I am a self-employed software developer on a very small scale, and my applications, for pet boarding and grooming businesses, were first introduced about 11 years ago. There are currently two applications, which can be downloaded from my website at www.pet-base.co.uk, which is rated SAFE by Norton. The applications have been regularly updated over the years and the latest installation files, petBASE_720.exe and petBASE_720G.exe, were uploaded to my website on 15 August. Both files are digitally-signed via Comodo, using my full name, as I don't have a registered company.
After uploading these files, I did a test download and was rather disappointed to see that Insight was rating them as UNPROVEN, compared to the previous rating of GOOD. However, last Friday I did another test download and, in both cases, I was dismayed to see the Norton message THIS FILE IS NOT SAFE AND HAS BEEN REMOVED, having been assigned W.S. Reputation 1! This is despite them having been scanned by Internet Explorer 9 without problem.

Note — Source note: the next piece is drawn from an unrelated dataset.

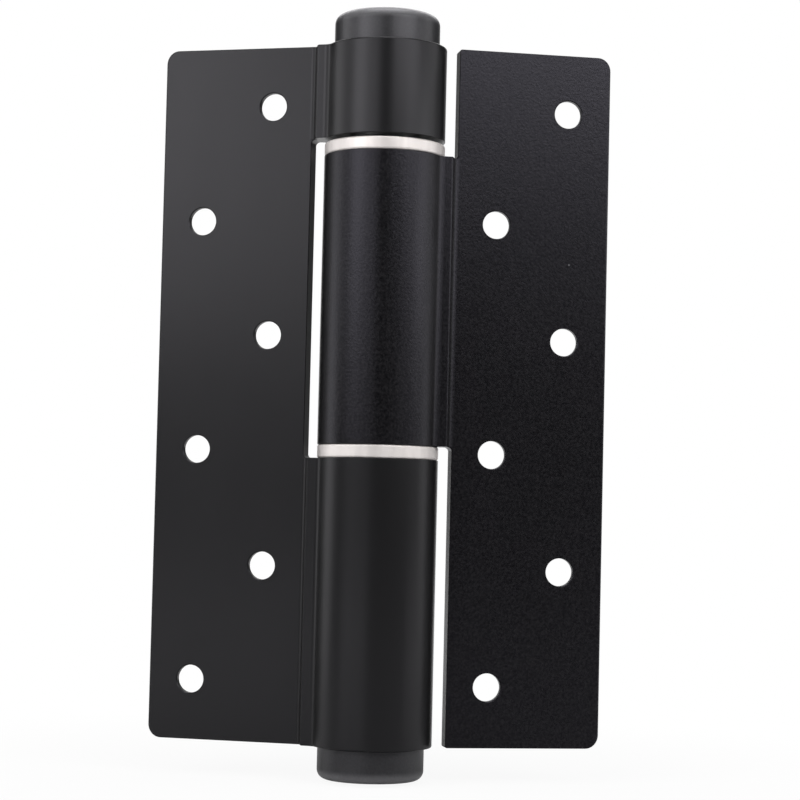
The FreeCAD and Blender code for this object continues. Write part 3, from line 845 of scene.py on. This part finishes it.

I am at a loss as to how this rating can be justified, when:-
(1) The files originate from a website rated as safe by Norton.
(2) The files have been digitally-signed using an approved CA, a fact that is recorded in the Insight details.
In my opinion, the digital signature is the crucial point: this indicates that a file has been properly validated as coming from a known source. This fact alone should prevent Insight from giving it a poor rating and certainly gives no justification for removing it! By doing this, Symantec are interfering with potential customers' right to evaluate my software and are losing me potential business. Ironically, in this respect, one could argue that Insight could be classified as a form of malware! I'm sure that some form of law is being breached here, but I guess that Symantec are relying on people like me being unable to afford to challenge them.
I realize that I'm probably wasting my time posting this message, but is anyone from Symantec prepared to give a straight answer justifying why digitally-signed files should be treated in this way?
P.S. As a temporary measure, I've reluctantly converted these files to zip format on my download pages.